### Source material:

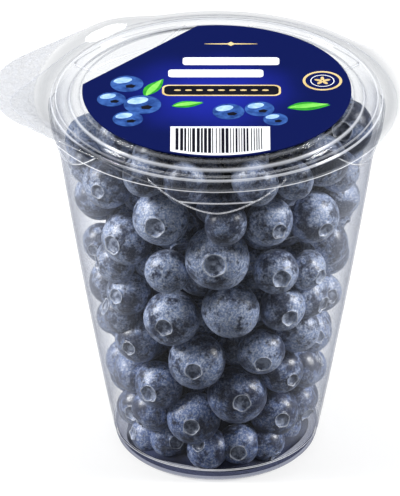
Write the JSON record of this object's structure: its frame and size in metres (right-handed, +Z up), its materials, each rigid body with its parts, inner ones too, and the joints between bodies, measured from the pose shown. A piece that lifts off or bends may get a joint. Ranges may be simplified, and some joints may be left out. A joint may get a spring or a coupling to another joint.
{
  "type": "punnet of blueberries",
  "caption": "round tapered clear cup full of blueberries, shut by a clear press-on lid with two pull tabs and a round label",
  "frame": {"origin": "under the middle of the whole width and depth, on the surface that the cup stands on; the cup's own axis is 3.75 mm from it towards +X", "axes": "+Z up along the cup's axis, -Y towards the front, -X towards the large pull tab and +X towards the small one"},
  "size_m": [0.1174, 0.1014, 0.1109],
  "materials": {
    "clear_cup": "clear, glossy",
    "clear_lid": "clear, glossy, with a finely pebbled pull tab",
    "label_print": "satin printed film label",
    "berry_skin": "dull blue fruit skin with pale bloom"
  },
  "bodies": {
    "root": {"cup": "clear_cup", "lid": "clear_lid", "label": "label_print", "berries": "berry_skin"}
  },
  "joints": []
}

### What is required:
Every line of the data above should be reproduced word for word.

### Solved exercise:
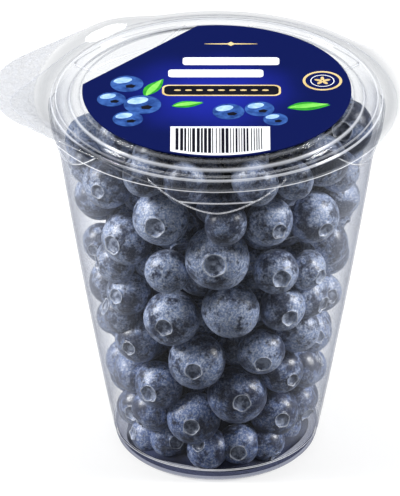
Write the JSON record of this object's structure: its frame and size in metres (right-handed, +Z up), its materials, each rigid body with its parts, inner ones too, and the joints between bodies, measured from the pose shown. A piece that lifts off or bends may get a joint. Ranges may be simplified, and some joints may be left out. A joint may get a spring or a coupling to another joint.
{
  "type": "punnet of blueberries",
  "caption": "round tapered clear cup full of blueberries, shut by a clear press-on lid with two pull tabs and a round label",
  "frame": {"origin": "under the middle of the whole width and depth, on the surface that the cup stands on; the cup's own axis is 3.75 mm from it towards +X", "axes": "+Z up along the cup's axis, -Y towards the front, -X towards the large pull tab and +X towards the small one"},
  "size_m": [0.1174, 0.1014, 0.1109],
  "materials": {
    "clear_cup": "clear, glossy",
    "clear_lid": "clear, glossy, with a finely pebbled pull tab",
    "label_print": "satin printed film label",
    "berry_skin": "dull blue fruit skin with pale bloom"
  },
  "bodies": {
    "root": {"cup": "clear_cup", "lid": "clear_lid", "label": "label_print", "berries": "berry_skin"}
  },
  "joints": []
}